**Task description:** The records below are to be quoted in full; please keep every word exact.

**Listed records:**
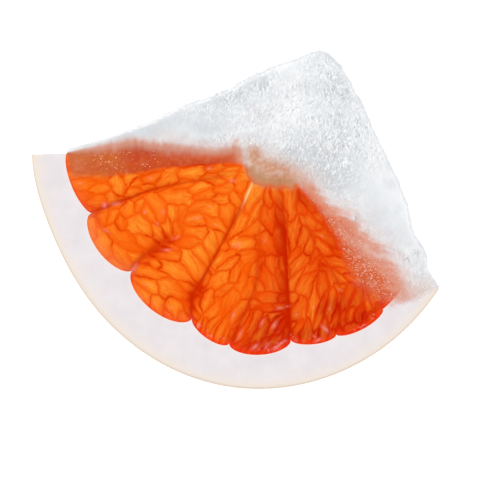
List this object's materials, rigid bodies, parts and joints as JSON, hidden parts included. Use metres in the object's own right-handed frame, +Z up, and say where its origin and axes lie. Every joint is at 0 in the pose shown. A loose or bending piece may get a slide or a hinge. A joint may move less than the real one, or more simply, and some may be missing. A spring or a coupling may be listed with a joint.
{
  "type": "grapefruit slice with ice",
  "caption": "Part of a grapefruit cross slice with pulp segments, white pith and thin peel, cut edges held in a lump of frosted ice.",
  "frame": {"origin": "the fruit's axis where it meets the slice's lower cut face, which is the underside", "axes": "+X along the slice's long side, from the free peel end to the iced peel end; +Y from the peel's arc towards the ice; +Z up out of the upper cut face"},
  "size_m": [0.1034, 0.0854, 0.0142],
  "materials": {
    "pulp": "wet translucent orange-red pulp with darker seams between the vesicles",
    "pith": "matte, spongy, nearly white, with faint blotches",
    "peel": "satin pale yellow-pink peel with fine oil glands",
    "ice": "frosted white ice with fine streaky crystals, clearer where it is thin over the pulp"
  },
  "bodies": {
    "root": {"slice": "pulp", "ice": "ice"}
  },
  "joints": []
}
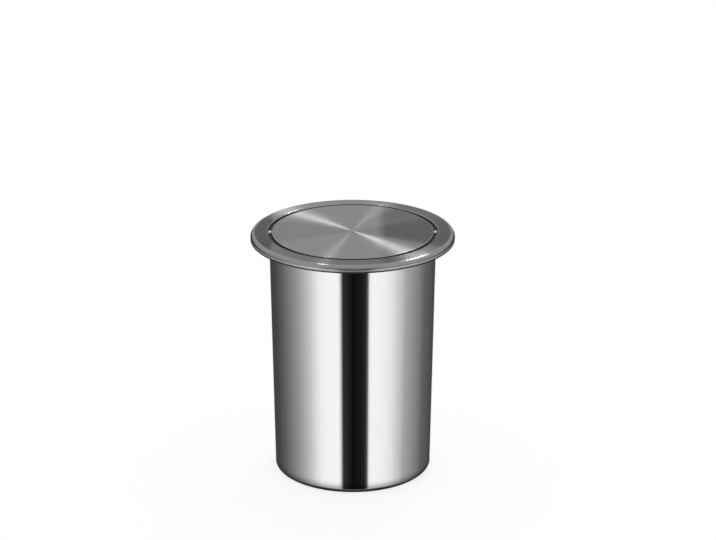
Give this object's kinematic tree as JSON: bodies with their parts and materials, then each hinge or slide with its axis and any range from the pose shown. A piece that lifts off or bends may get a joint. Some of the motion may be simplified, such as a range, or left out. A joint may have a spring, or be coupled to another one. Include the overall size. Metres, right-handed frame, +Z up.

**Response to the exercise:**
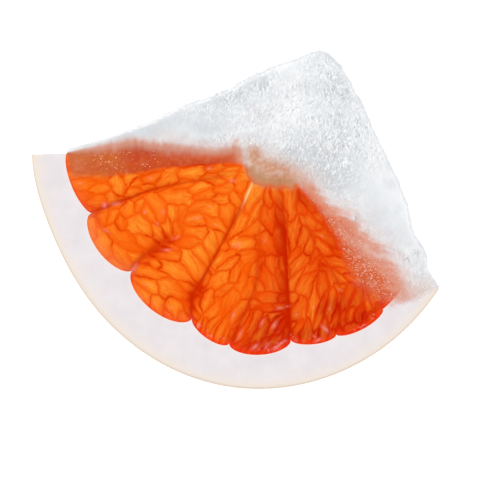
List this object's materials, rigid bodies, parts and joints as JSON, hidden parts included. Use metres in the object's own right-handed frame, +Z up, and say where its origin and axes lie. Every joint is at 0 in the pose shown. A loose or bending piece may get a slide or a hinge. A joint may move less than the real one, or more simply, and some may be missing. A spring or a coupling may be listed with a joint.
{
  "type": "grapefruit slice with ice",
  "caption": "Part of a grapefruit cross slice with pulp segments, white pith and thin peel, cut edges held in a lump of frosted ice.",
  "frame": {"origin": "the fruit's axis where it meets the slice's lower cut face, which is the underside", "axes": "+X along the slice's long side, from the free peel end to the iced peel end; +Y from the peel's arc towards the ice; +Z up out of the upper cut face"},
  "size_m": [0.1034, 0.0854, 0.0142],
  "materials": {
    "pulp": "wet translucent orange-red pulp with darker seams between the vesicles",
    "pith": "matte, spongy, nearly white, with faint blotches",
    "peel": "satin pale yellow-pink peel with fine oil glands",
    "ice": "frosted white ice with fine streaky crystals, clearer where it is thin over the pulp"
  },
  "bodies": {
    "root": {"slice": "pulp", "ice": "ice"}
  },
  "joints": []
}
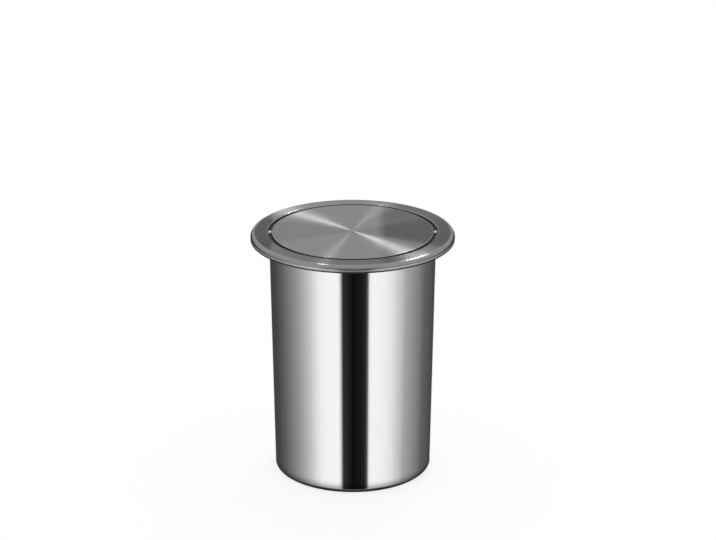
Give this object's kinematic tree as JSON: bodies with their parts and materials, then each hinge or slide with its axis and any range from the pose shown. A piece that lifts off or bends may get a joint. Some of the motion may be simplified, such as a range, or left out. A joint may have a spring, or be coupled to another one. Include the overall size. Metres, right-handed frame, +Z up.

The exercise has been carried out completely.